The following best practices help ensure successful recovery of data when you use them to perform authoritative restore:

  • Restore a latent domain controller.

    If possible, find a domain controller (preferably a global catalog server) that has not received replication of the deleted objects, and perform authoritative restore on that domain controller. In this case, you do not have to perform a preliminary nonauthoritative restore from backup.

  • Restore a global catalog server.

    Attempt to find a global catalog server to use as the recovery domain controller. Only a global catalog server can recover universal group memberships for other domains. If you cannot find a latent global catalog server or other domain controller in the domain where the deletion occurred, find the most recent system state or critical-volume backup of a global catalog server in that domain. Use this global catalog server as the recovery domain controller. In addition, locate the most recent backup of a non-global-catalog domain controller.

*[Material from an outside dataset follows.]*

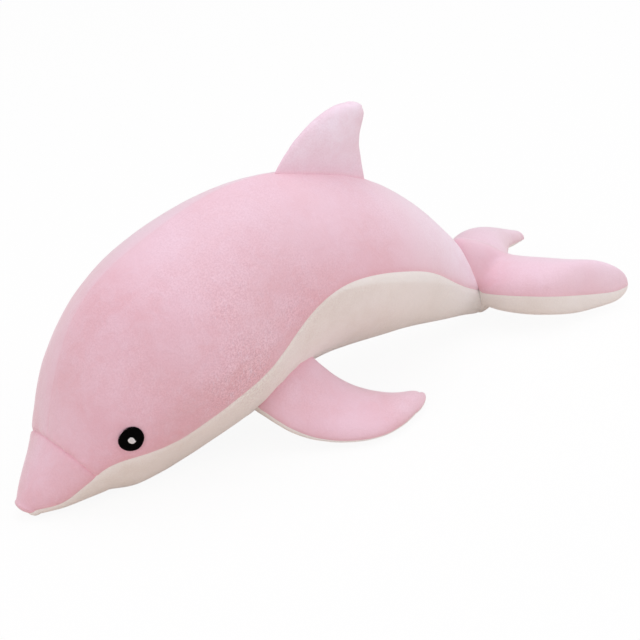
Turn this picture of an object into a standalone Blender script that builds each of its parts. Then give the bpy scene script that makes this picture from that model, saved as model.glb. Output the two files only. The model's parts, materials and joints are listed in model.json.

  • Stop changes to groups.

    Stop making changes to security groups in the forest if all of the following statements are true:

    • You are restoring individual, deleted user or computer accounts by their distinguished name (DN) paths.

    • You are restoring a domain controller that has not received replication of the deletions.

    • You are not restoring security groups or their parent containers.

  • Keep users and administrators informed.

    If you are restoring security groups or organizational unit (OU) containers that host security groups or user accounts, notify users, administrators, and help desk administrators in the domain of the deletions—and in any other domains that might have group memberships for the deleted accounts—to temporarily stop all changes to these objects.

  • Create a preliminary backup.

    If system state or critical-volume backup is not current up to the point of the deletion, before you perform authoritative restore, create a new system state or critical-volume backup in the domain of the deletions. You can use this backup if you need to roll back your changes.

  • Select objects as low as possible in the directory tree.

    When you are selecting objects to mark for authoritative restore, find the lowest possible container or set of objects to restore so that you do not roll back objects unnecessarily. For more information, see Performing Authoritative Restore of Active Directory Objects.

  • Process the .ldf file after replication.

    After the authoritatively restored objects have replicated to all domain controllers in the domain, always use the Ldifde.exe tool to process the .ldf file that is generated by Ntdsutil. Even when memberships are being restored automatically by Ntdsutil for groups that use linked-value replication (LVR), processing the .ldf file ensures that memberships are retained when replicated. For more information about the effect of replication order on group memberships following authoritative restore, see Known Issues for Authoritative Restore.

Note

It is possible for the .ldf file to contain memberships in groups from which the restored security principal was removed before backup. For more information, see Known Issues for Authoritative Restore.

  • Perform follow-up steps.

    After the authoritative restore procedure is complete, perform the following steps:

    1. Verify group memberships in the domain of the recovery domain controller and on a global catalog server in every other domain.

    2. Create a new system state or critical-volumes backup in the recovery domain.

    3. Notify users, administrators, and help desk administrators that they can resume making changes.

    4. Instruct help desk administrators to reset the passwords of restored user accounts and computer accounts whose domain passwords changed after the restored backup was created.